Schulze van Loons Aussagen über die Zukunft des Agenturmarktes und der Öffentlichkeitsarbeit/PR aus seinem Gespräch mit Günter Bentele und Tobias Liebert im Januar 2019 dokumentieren wir im folgenden Videoausschnitt.

Anforderungen an Ausbildung und künftige Mitarbeiter/innen

Weil das Beratungsgeschäft komplexer, schneller, vernetzter und digitaler geworden sei, besäße die Ausbildung für den Beruf ein sehr großes Gewicht. Positiv bezüglich der Ausbildung sieht Hendrik, dass es schon eine Reihe von guten, auf PR und Kommunikationsmanagement spezialisierten Universitätsstudiengängen gibt. Wichtig seien aber auch „kulturell ausgebildete“ Nachwuchskräfte, die eher selbstverständlich zwei Fremdsprachen gut sprechen; die „über den Tellerrand“ schauen können, Auslandserfahrung haben, vielleicht außergewöhnliche Charaktere sind. (HSvL Interview)

Ausgehend von bereits heute sichtbaren Trends äußert sich Hendrik Schulze van Loon im nächsten Videoausschnitt zum Anforderungsprofil für in einer Agentur tätige Kommunikationsfachleute.

 

Autor(en): T.L.G.BE.

Anmerkungen

1 Die nachfolgenden biografischen Angaben vor allem aus: HSvL Interview.
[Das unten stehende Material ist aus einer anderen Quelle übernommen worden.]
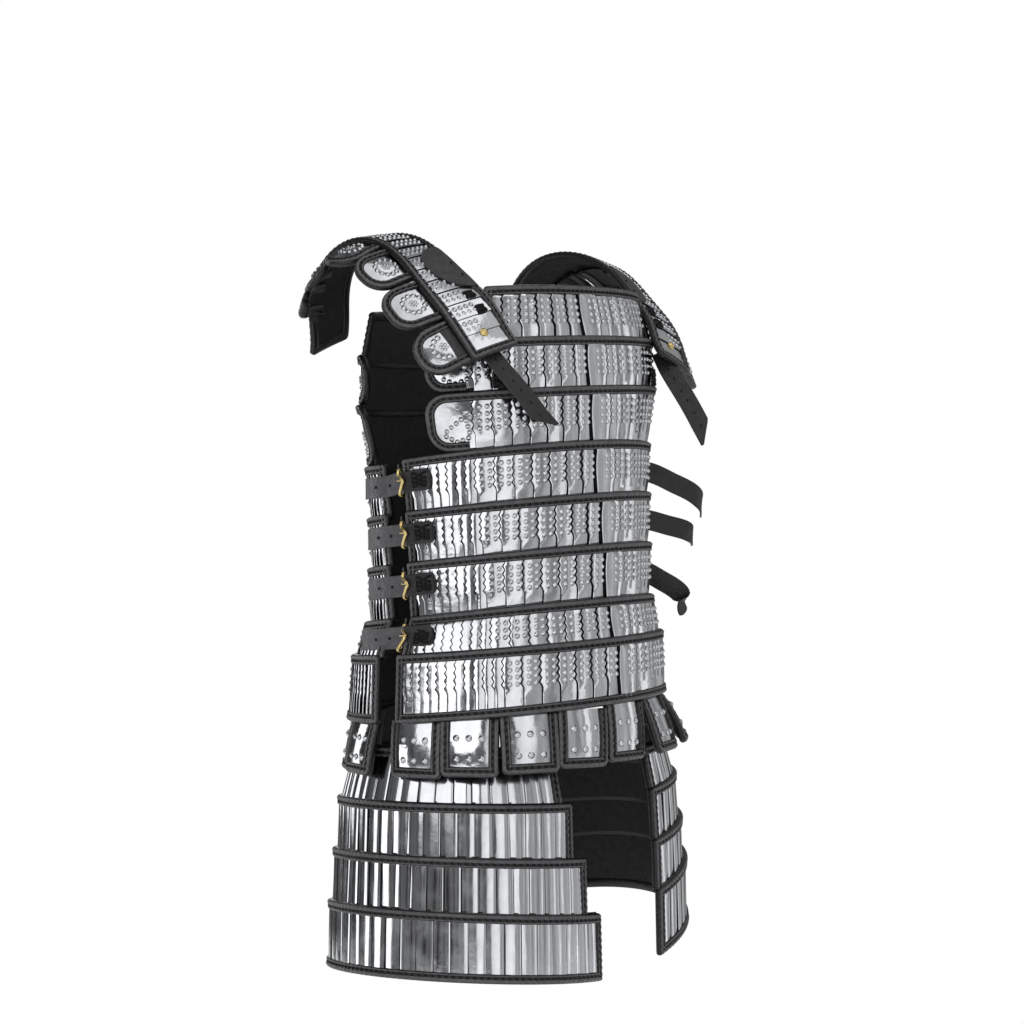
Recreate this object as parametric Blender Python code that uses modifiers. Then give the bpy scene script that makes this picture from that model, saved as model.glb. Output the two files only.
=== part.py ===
"""Lamellar armour in its worn, hollow form.

Breast and back panels of eight laced rows each, open at the sides and closed there by straps,
shoulder straps edged with rounded plates, square plates hanging from the waist row, and a
guard of four rows round each thigh. Metres, +Z up, the front faces -Y and +X is the wearer's
left. The origin lies between the shoulders, just under the straps that carry the weight.
"""

import math

import bpy
import numpy as np

# Driving dimensions
LACED_WALL = 0.003  # lamellae, lacing and leather backing together
STRAP_WALL = 0.004  # shoulder strap: plates on a leather band
PLATE_WALL = 0.0025  # a single bordered plate
LEATHER_WALL = 0.0025  # plain strap leather
CLEARANCE = 0.0008  # between pieces that lie on each other
EDGE_RISE = 0.006  # a row's top edge stands this far above the middle of its binding
TUCK = 0.012  # a row's lower edge runs this far below the next row's binding
COVERED_SHARE = 0.32  # how much of the next row's visible height that covered part spans
ROW_COLUMNS = 24
STRAP_WIDTH = 0.023
SCALLOP_REACH = 0.055
SCALLOP_UNDERLAP = 0.010  # under the shoulder strap
SCALLOP_CORNER = 0.026
TASSET_WIDTH = 0.064
TASSET_TUCK = 0.012  # behind the waist row
TASSET_CORNER = 0.006
GUARD_COLUMNS = 22


def table(columns, *rows):
    """Return the rows as dictionaries under the named columns."""
    names = columns.split()
    return [dict(zip(names, row)) for row in rows]


# Each row hangs in a tilted plane: its level on the body's axis, how much it rises towards the
# front and towards the wearer's left for each metre, and its turn to the left in degrees.
# Row 9 is the lower edge of row 8.
ROW_PLANES = table(
    "row level rise_front rise_left turn",
    (1, -0.059, 0.075, 0.030, 0),
    (2, -0.119, 0.060, 0.045, 0),
    (3, -0.180, 0.060, 0.050, 0),
    (4, -0.252, 0.090, 0.043, 0),
    (5, -0.316, 0.095, 0.045, 2),
    (6, -0.378, 0.097, 0.039, 3),
    (7, -0.443, 0.100, 0.037, 4),
    (8, -0.485, 0.065, 0.044, 5),
    (9, -0.552, 0.053, 0.053, 5),
)
# Outer size of each row at its top edge: half width, depth from the axis, the exponent that
# squares the section, the angle to its end from the middle, and the round of that end.
BREAST_ROWS = table(
    "row half_width depth square end corner",
    (1, 0.178, 0.130, 2.3, 48, 0.0),
    (2, 0.199, 0.148, 2.3, 74, 0.026),
    (3, 0.204, 0.157, 2.2, 73, 0.026),
    (4, 0.195, 0.163, 2.0, 86, 0.0),
    (5, 0.190, 0.168, 2.0, 88, 0.0),
    (6, 0.187, 0.172, 2.0, 89, 0.0),
    (7, 0.185, 0.176, 2.0, 89, 0.0),
    (8, 0.203, 0.186, 2.0, 92, 0.0),
    (9, 0.206, 0.190, 2.0, 92, 0.0),
)
BACK_ROWS = table(
    "row half_width depth square end corner",
    (1, 0.178, 0.138, 2.3, 50, 0.0),
    (2, 0.199, 0.145, 2.3, 70, 0.026),
    (3, 0.204, 0.149, 2.2, 70, 0.026),
    (4, 0.195, 0.150, 2.0, 79, 0.0),
    (5, 0.190, 0.152, 2.0, 79, 0.0),
    (6, 0.187, 0.155, 2.0, 79, 0.0),
    (7, 0.185, 0.162, 2.0, 79, 0.0),
    (8, 0.203, 0.180, 2.0, 78, 0.0),
    (9, 0.206, 0.188, 2.0, 78, 0.0),
)
# The shoulder strap's two edges on the wearer's left, from its front end over the shoulder.
STRAP_EDGES = table(
    "at neck_x neck_y neck_z arm_x arm_y arm_z",
    ("front end", 0.132, -0.140, -0.118, 0.199, -0.131, -0.140),
    ("chest", 0.143, -0.101, -0.060, 0.214, -0.091, -0.082),
    ("slope", 0.155, -0.040, -0.010, 0.215, -0.020, -0.015),
    ("crest", 0.154, -0.006, 0.012, 0.216, 0.020, 0.006),
    ("top", 0.150, 0.045, 0.018, 0.216, 0.058, 0.005),
    ("blade", 0.150, 0.096, 0.013, 0.215, 0.100, -0.010),
    ("back", 0.147, 0.132, -0.026, 0.212, 0.129, -0.050),
    ("back end", 0.138, 0.148, -0.100, 0.202, 0.140, -0.124),
)
STRAP_COLUMNS = 30
# Middles of the rounded plates along the strap's arm edge, from its front end, and how far
# each plate bends down past the strap.
SCALLOPS = table(
    "plate along width bend",
    (1, 0.026, 0.062, 30),
    (2, 0.094, 0.061, 24),
    (3, 0.162, 0.060, 16),
    (4, 0.230, 0.059, 34),
    (5, 0.298, 0.058, 44),
    (6, 0.366, 0.058, 40),
)
# The strap that hangs from under the front end of each shoulder strap: its middle line.
TONGUE_LINES = {
    "right": ((-0.164, -0.113, -0.115), (-0.160, -0.127, -0.136), (-0.138, -0.150, -0.174),
              (-0.105, -0.174, -0.222)),
    "left": ((0.166, -0.113, -0.115), (0.163, -0.127, -0.136), (0.177, -0.150, -0.180),
             (0.196, -0.168, -0.228)),
}
TONGUE_WIDTH = 0.024
# The side straps: each one's middle below the middle of its row's binding, its laps on both
# panels, and where its tail ends on the wearer's left, from where it leaves the panel.
SIDE_STRAPS = table(
    "row drop front_lap back_lap tail_x tail_y tail_z",
    (4, 0.022, 0.042, 0.060, 0.105, -0.030, -0.060),
    (5, 0.022, 0.042, 0.060, 0.108, -0.020, -0.030),
    (6, 0.022, 0.042, 0.060, 0.045, -0.062, -0.060),
    (7, 0.0185, 0.042, 0.060, 0.000, 0.000, 0.000),
)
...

2 Dabei begleitete er verschiedene Projekte, z.B. für Unilever (Blog, Facebook-Kampagne usw.). Vgl. HSvL Interview.

3 Dabei hatte er gleich verschiedene Kundenkontakte: Redwell Infrarotheizungen und Internatsgymnasium Schule Marienau sowie teilweise schon die Stadtwerke Uelzen; 2016 dann Mercedes-Benz, Forsthaus und Klostermühle Heiligenberg. Aktuell betreut er die Stadtwerke Uelzen sowie Forsthaus und Klostermühle Heiligenberg, ein Resort, komplett. „Wir haben das in unserer Agentur nach Kunden aufgeteilt.“ (HSvL Interview)

Dietrich Schulze van Loon behielt beispielsweise das Mandat des Mineralwasseranbieters Hansa-Heemann. Vgl. W&V Nr. 32, S. 51.

4 Vgl. HSvL Interview. Timo Lommatzsch schied zum Jahresende 2017 aus. Vgl. dazu HSvL und DSvL Interviews.

5 Vgl. Unternehmenswebsite https://orcavanloon.de/#koepfe (Letzter Abruf am 12.3.2019).

6 Dietrich Schulze van Loon ist beispielsweise Beirat der Business Club Hanse Lounge. Vgl. Welt, 17.5.2013, Nr. 113, S. 35.